From where our next (and final) RR will be penned from the comfort of my couch.
Until then, then.
March 5th: Day 4
In for a penny in for a pound.
Is your author’s personal philosophy when it comes to coin show participation. Which means that if we attend the ANA’s National Money Show in Dallas, we are going to stay until the show is over at 4 PM Saturday, even as others are hauling out their inventory before lunch (unless they left the night before, like some people did).
And I have to say that I am extreeeeemely glad that we stayed, since Saturday turned out to be (from our vantage point) the best attended day of the show, with many of our long time local customers coming to the table, buying some neat coins, and in one notable instance selling us a wickedly cool 35-coin collection that was four years in the making.
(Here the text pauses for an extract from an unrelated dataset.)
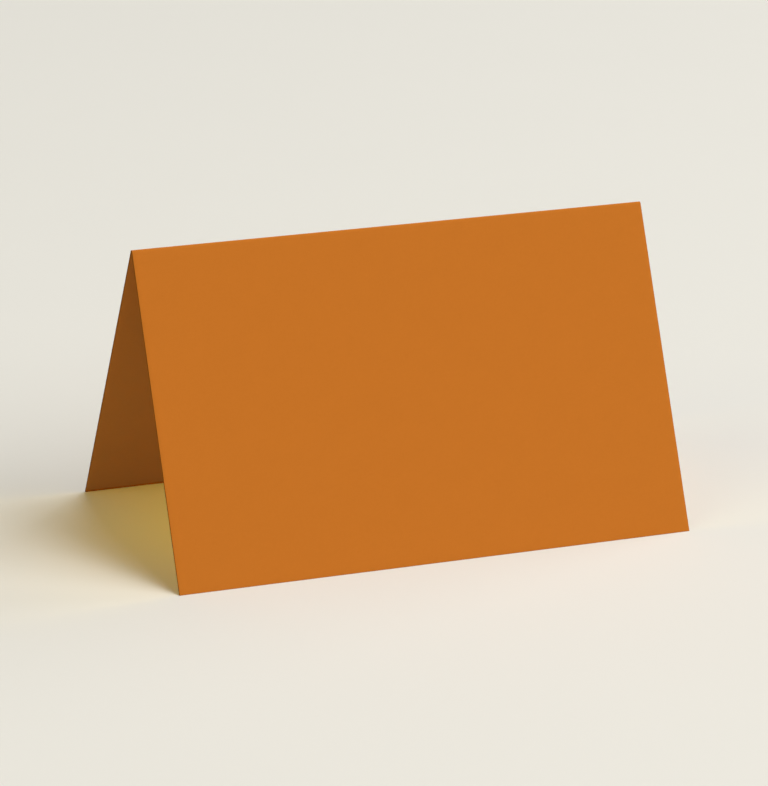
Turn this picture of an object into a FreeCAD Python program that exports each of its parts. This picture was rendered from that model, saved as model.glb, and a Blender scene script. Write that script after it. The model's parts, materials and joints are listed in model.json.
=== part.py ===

We also jumped on a few more NEWPs at select tables around the room that I am pretty sure were not there earlier in the show unless I missed them, which I really do not think is possible, since I try to be very persistent (looking in the same cases multiple time during a show to see if anything new has been added), and very thorough (as evidenced by one world coin acquired only because I took the time to ask the dealer to flip it over so I could see what the obverse motif was). Which is really what it takes to find cool coins at a show.
But that created an unanticipated problem, namely that we did not have room in our boxes for the 70+ new coins we bought here, so we made some last minute arrangement to ship some coins home with another dealer, sent in others to be reholdered at PCGS and NGC and successfully got things down to a manageable level.
So when it was finally time to head out we were ready, and feeling good about what we sold here, what we bought, new contacts we made, potential future deals we set in motion and generally everything we accomplished in an action packed, intensive, sleep-deprived 4 days in Dallas.
And now we’ll be lining up images to see if we are ready to do an EB this coming Tuesday, or if it will be going out a week later on March 15th.
With the final decision to be posted, as always, on our home page as soon as we know it. So you might want to keep an eye out for that.